## TO BE DONE
Reproduce exactly the lines from the one containing "for node in" through the one containing "cad_parts[node].hide_render = cad_parts[node].hide_viewport", both included, and nothing else.

***** RAW DATA

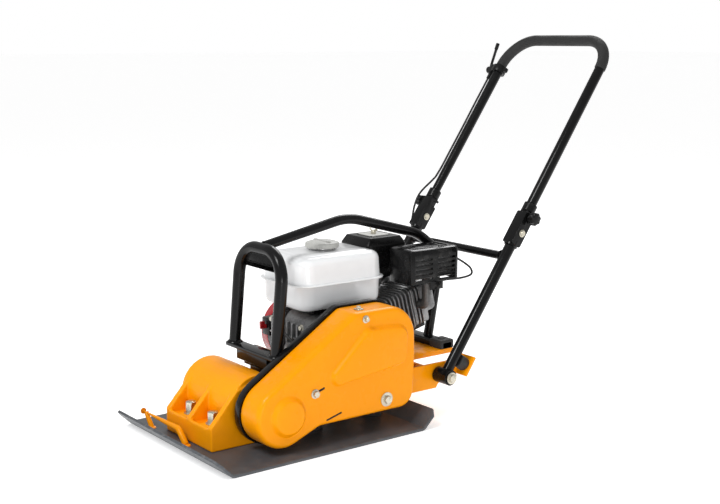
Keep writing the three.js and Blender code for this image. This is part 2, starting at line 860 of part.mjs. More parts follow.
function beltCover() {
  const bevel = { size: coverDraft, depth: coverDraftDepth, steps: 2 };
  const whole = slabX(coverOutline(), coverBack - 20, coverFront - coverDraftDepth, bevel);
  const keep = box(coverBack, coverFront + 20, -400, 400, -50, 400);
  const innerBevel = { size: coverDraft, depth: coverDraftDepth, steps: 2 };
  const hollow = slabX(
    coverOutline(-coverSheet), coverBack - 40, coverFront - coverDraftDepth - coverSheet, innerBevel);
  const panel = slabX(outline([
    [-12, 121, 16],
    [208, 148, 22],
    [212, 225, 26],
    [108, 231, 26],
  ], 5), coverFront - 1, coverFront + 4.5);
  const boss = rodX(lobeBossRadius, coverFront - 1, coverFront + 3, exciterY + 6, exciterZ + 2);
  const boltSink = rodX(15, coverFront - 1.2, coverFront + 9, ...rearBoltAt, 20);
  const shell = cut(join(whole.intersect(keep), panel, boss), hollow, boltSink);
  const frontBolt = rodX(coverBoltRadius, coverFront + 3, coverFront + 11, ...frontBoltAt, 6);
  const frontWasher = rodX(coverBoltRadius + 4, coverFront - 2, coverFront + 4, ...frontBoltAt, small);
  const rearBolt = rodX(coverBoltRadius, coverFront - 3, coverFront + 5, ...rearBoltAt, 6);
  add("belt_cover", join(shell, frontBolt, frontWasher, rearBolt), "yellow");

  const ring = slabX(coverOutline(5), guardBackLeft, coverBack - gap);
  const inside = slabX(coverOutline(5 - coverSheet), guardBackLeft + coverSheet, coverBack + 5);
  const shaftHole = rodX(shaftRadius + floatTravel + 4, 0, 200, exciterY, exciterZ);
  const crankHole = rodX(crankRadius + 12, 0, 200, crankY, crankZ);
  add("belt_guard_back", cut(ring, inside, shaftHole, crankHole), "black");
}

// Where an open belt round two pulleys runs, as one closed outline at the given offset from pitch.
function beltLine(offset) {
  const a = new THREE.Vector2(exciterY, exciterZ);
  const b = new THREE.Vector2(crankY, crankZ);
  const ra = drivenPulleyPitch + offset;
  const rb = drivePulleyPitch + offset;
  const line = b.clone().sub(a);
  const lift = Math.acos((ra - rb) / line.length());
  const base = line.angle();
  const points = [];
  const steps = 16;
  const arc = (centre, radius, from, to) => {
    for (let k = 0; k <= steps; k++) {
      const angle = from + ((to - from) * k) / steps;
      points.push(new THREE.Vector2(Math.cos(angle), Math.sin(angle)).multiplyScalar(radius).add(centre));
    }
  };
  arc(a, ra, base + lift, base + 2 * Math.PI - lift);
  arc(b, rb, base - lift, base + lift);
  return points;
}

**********
***** RAW DATA

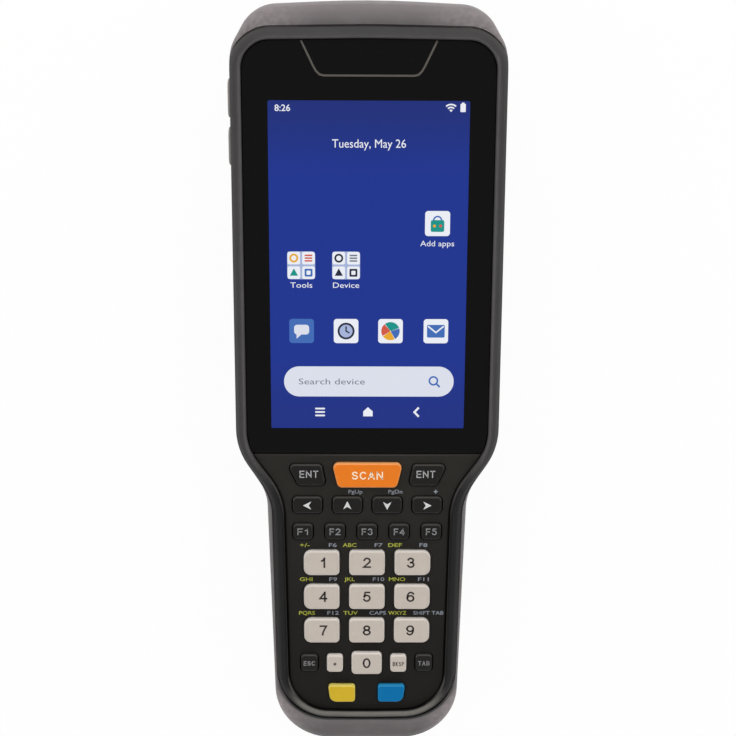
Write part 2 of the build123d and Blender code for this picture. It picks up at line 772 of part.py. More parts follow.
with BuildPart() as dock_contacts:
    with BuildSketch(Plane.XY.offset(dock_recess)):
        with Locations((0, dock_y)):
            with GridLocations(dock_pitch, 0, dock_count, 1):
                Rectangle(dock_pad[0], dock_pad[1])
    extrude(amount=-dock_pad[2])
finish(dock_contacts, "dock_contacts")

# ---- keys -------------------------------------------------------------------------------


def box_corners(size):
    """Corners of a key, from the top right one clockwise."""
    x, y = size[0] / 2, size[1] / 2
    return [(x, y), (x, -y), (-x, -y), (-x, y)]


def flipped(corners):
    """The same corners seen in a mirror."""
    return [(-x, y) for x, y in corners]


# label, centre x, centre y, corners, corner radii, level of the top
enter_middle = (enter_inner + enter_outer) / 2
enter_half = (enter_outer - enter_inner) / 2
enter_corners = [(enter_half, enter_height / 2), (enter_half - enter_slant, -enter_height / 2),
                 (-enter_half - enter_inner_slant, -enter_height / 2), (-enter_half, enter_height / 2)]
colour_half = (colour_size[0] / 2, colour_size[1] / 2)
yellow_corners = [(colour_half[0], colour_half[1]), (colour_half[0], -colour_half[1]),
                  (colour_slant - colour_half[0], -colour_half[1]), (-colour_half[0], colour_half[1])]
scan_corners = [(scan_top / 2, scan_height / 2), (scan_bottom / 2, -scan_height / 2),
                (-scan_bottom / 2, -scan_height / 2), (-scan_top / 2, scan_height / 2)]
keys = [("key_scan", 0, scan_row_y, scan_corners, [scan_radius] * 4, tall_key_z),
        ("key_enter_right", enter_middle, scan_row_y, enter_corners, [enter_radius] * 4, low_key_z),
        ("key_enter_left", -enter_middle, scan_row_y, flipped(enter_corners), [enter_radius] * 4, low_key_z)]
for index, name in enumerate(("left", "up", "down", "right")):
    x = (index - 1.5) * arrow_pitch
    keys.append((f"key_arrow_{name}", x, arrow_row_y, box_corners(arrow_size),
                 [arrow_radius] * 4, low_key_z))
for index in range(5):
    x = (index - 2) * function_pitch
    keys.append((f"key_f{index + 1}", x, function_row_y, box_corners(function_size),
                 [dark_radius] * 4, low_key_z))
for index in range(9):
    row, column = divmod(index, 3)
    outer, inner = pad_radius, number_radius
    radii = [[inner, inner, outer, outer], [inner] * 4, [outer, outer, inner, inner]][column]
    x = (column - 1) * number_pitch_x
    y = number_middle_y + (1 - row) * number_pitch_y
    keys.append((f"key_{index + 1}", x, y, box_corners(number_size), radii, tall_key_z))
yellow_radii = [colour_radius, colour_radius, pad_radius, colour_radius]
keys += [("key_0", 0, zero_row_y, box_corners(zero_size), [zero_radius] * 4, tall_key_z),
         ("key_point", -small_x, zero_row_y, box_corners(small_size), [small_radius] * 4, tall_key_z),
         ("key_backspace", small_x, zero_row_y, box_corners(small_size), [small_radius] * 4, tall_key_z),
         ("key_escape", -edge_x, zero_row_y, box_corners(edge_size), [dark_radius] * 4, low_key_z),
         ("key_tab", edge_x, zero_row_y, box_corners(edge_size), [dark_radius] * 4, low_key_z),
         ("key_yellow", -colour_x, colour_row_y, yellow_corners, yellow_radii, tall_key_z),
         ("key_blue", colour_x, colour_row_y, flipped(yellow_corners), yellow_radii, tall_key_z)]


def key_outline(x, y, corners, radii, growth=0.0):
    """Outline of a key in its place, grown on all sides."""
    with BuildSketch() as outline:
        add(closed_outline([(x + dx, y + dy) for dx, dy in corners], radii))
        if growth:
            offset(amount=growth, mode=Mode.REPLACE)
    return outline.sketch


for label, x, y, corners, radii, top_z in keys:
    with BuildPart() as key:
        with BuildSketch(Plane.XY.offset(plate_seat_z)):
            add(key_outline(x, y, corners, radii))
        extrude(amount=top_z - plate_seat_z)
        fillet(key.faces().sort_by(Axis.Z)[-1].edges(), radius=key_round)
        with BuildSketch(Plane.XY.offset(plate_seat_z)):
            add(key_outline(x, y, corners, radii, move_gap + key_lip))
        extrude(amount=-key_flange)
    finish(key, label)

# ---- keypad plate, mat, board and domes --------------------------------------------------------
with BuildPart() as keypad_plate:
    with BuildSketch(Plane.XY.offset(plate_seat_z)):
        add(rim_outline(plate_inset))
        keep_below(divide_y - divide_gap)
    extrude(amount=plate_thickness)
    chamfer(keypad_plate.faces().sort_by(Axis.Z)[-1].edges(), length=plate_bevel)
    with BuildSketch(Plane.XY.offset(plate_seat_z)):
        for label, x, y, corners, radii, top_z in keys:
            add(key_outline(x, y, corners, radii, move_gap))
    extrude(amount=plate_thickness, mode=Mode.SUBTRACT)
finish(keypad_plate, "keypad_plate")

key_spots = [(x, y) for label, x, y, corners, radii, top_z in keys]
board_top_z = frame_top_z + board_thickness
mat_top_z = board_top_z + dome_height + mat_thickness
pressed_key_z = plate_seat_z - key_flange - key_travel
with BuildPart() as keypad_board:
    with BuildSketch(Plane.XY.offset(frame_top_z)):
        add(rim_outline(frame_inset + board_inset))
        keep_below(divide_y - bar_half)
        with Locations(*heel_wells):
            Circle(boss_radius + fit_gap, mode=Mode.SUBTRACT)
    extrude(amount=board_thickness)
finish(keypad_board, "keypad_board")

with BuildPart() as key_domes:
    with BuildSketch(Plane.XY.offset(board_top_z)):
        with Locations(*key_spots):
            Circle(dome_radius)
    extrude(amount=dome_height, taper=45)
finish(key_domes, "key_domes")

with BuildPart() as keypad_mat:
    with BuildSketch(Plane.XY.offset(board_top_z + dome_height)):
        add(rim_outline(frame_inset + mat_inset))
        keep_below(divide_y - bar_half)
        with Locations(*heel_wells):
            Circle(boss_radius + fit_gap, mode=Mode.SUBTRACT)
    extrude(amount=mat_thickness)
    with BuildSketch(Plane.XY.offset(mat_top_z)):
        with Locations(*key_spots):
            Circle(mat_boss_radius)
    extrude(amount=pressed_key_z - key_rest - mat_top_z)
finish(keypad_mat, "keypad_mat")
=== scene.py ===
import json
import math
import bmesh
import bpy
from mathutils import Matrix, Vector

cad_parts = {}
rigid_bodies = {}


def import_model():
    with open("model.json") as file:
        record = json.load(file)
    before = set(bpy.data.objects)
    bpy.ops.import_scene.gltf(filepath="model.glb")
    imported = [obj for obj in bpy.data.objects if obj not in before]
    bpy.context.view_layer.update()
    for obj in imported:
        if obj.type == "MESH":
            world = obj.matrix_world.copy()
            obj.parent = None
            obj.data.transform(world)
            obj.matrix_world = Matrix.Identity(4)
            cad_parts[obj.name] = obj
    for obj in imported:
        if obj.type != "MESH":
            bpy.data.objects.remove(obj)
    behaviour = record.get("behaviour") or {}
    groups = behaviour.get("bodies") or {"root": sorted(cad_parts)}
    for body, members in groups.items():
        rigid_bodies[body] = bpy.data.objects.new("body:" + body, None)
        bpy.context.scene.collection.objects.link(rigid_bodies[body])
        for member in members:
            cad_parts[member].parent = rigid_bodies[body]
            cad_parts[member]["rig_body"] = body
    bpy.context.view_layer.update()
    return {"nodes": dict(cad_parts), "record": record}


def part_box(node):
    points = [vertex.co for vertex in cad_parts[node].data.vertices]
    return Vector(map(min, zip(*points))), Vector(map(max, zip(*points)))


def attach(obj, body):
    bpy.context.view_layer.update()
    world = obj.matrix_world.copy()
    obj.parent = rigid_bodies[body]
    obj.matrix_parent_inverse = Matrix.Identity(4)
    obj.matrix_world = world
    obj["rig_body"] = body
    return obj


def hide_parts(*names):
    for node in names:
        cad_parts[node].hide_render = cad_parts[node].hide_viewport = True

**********

## THE ANSWER
    for node in names:
        cad_parts[node].hide_render = cad_parts[node].hide_viewport = True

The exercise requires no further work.